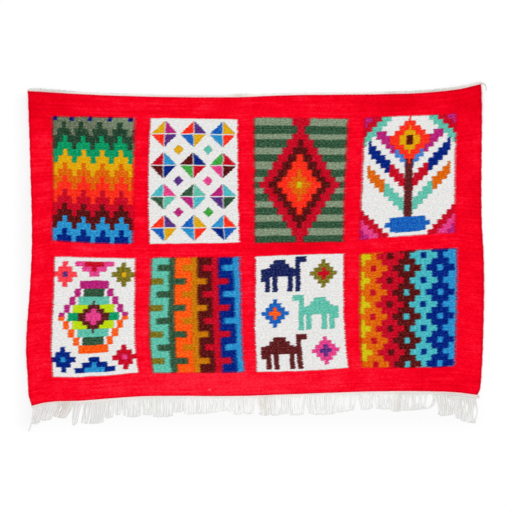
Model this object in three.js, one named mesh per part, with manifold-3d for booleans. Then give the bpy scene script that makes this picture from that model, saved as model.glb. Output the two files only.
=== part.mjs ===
// A flat-woven wool kilim that lies on the floor, face up, with its warps along Y.
//
// It has three pieces. The woven field is one tapestry cloth: its coloured panels are the same
// cloth as its ground, so they aren't raised here. Below its lower end the undyed warps are
// twined into a narrow heading and hang out as a fringe. Above its upper end they are twined
// again and cut short, which leaves a thin frayed edge.
// Millimetres, +Z up, the fringe towards -Y.

import * as THREE from "three";
import { mergeVertices } from "three/addons/utils/BufferGeometryUtils.js";
import Module from "manifold-3d";

const { clamp, lerp } = THREE.MathUtils;
const wasm = await Module();
wasm.setup();

// The cloth
const WIDTH = 1500; // selvedge to selvedge
const LENGTH = 1000; // first weft to last weft
const CLOTH = 2.6; // thickness of the woven cloth
const SELVEDGE = 3.2; // thickness where the wefts turn round the doubled outer warps
const RIM = 1.7; // height of the rounded rim
const RIM_LIFT = 0.4; // how far the rounded rim stands off the floor
const GAP = 0.3; // between the field and each heading

// The lines of the field's mesh: fine ones close to the rim, then an even step
const ACROSS = { fine: [4, 10, 20, 55], step: 66 };
const UP = { fine: [5, 16, 40], step: 66 };

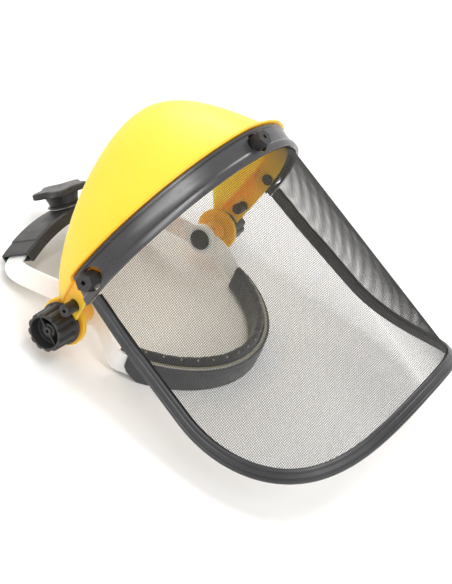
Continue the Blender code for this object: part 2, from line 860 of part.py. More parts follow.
def rack(name, side, look, parent):
    """The toothed end of a strap: full width outside, then half width with its teeth on the pinion."""
    pitch = 2 * math.pi * PINION_PITCH / PINION_TEETH
    outer = 0.0080
    root = PINION_PITCH + 0.0011
    tip = PINION_PITCH - 0.0006
    wide_from = 0.0260
    columns = [(-0.0105, root)]
    tooth = -2 * pitch
    while tooth + pitch * 0.5 < wide_from - 0.002:
        columns += [(tooth - 0.19 * pitch, root), (tooth - 0.09 * pitch, tip)]
        columns += [(tooth + 0.09 * pitch, tip), (tooth + 0.19 * pitch, root)]
        tooth += pitch
    columns += [(wide_from, root)]
    columns += [(x, -outer) for x in (wide_from + 0.0004, 0.0340, 0.0420, 0.0512)]
    rings = []
    for x, low in columns:
        ring = [(low, -0.0014), (outer, -0.0014), (outer, 0.0014), (low, 0.0014)]
        rings.append([bent(side * x, side * y, z) for y, z in ring])
    return loft(name, rings, look, parent)


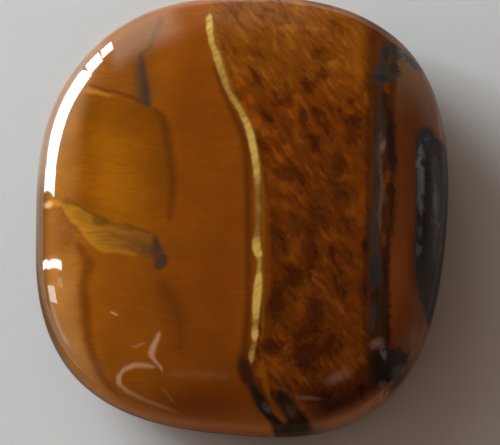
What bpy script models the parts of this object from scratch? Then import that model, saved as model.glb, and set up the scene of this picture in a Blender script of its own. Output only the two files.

■ ■ ■ ■

▶ [What is needed]: Repeat the records above exactly, leaving none out.

▶ [Complete response]:
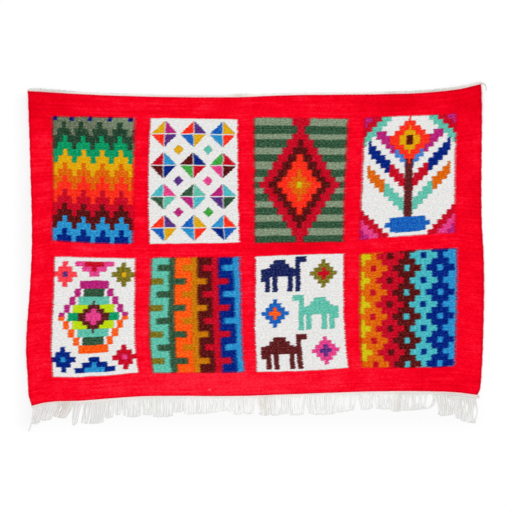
Model this object in three.js, one named mesh per part, with manifold-3d for booleans. Then give the bpy scene script that makes this picture from that model, saved as model.glb. Output the two files only.
=== part.mjs ===
// A flat-woven wool kilim that lies on the floor, face up, with its warps along Y.
//
// It has three pieces. The woven field is one tapestry cloth: its coloured panels are the same
// cloth as its ground, so they aren't raised here. Below its lower end the undyed warps are
// twined into a narrow heading and hang out as a fringe. Above its upper end they are twined
// again and cut short, which leaves a thin frayed edge.
// Millimetres, +Z up, the fringe towards -Y.

import * as THREE from "three";
import { mergeVertices } from "three/addons/utils/BufferGeometryUtils.js";
import Module from "manifold-3d";

const { clamp, lerp } = THREE.MathUtils;
const wasm = await Module();
wasm.setup();

// The cloth
const WIDTH = 1500; // selvedge to selvedge
const LENGTH = 1000; // first weft to last weft
const CLOTH = 2.6; // thickness of the woven cloth
const SELVEDGE = 3.2; // thickness where the wefts turn round the doubled outer warps
const RIM = 1.7; // height of the rounded rim
const RIM_LIFT = 0.4; // how far the rounded rim stands off the floor
const GAP = 0.3; // between the field and each heading

// The lines of the field's mesh: fine ones close to the rim, then an even step
const ACROSS = { fine: [4, 10, 20, 55], step: 66 };
const UP = { fine: [5, 16, 40], step: 66 };

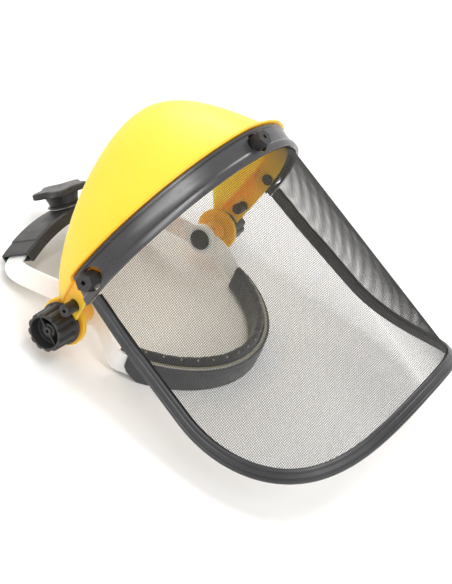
Continue the Blender code for this object: part 2, from line 860 of part.py. More parts follow.
def rack(name, side, look, parent):
    """The toothed end of a strap: full width outside, then half width with its teeth on the pinion."""
    pitch = 2 * math.pi * PINION_PITCH / PINION_TEETH
    outer = 0.0080
    root = PINION_PITCH + 0.0011
    tip = PINION_PITCH - 0.0006
    wide_from = 0.0260
    columns = [(-0.0105, root)]
    tooth = -2 * pitch
    while tooth + pitch * 0.5 < wide_from - 0.002:
        columns += [(tooth - 0.19 * pitch, root), (tooth - 0.09 * pitch, tip)]
        columns += [(tooth + 0.09 * pitch, tip), (tooth + 0.19 * pitch, root)]
        tooth += pitch
    columns += [(wide_from, root)]
    columns += [(x, -outer) for x in (wide_from + 0.0004, 0.0340, 0.0420, 0.0512)]
    rings = []
    for x, low in columns:
        ring = [(low, -0.0014), (outer, -0.0014), (outer, 0.0014), (low, 0.0014)]
        rings.append([bent(side * x, side * y, z) for y, z in ring])
    return loft(name, rings, look, parent)


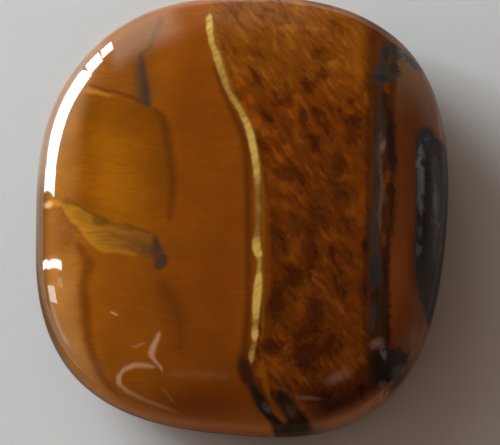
What bpy script models the parts of this object from scratch? Then import that model, saved as model.glb, and set up the scene of this picture in a Blender script of its own. Output only the two files.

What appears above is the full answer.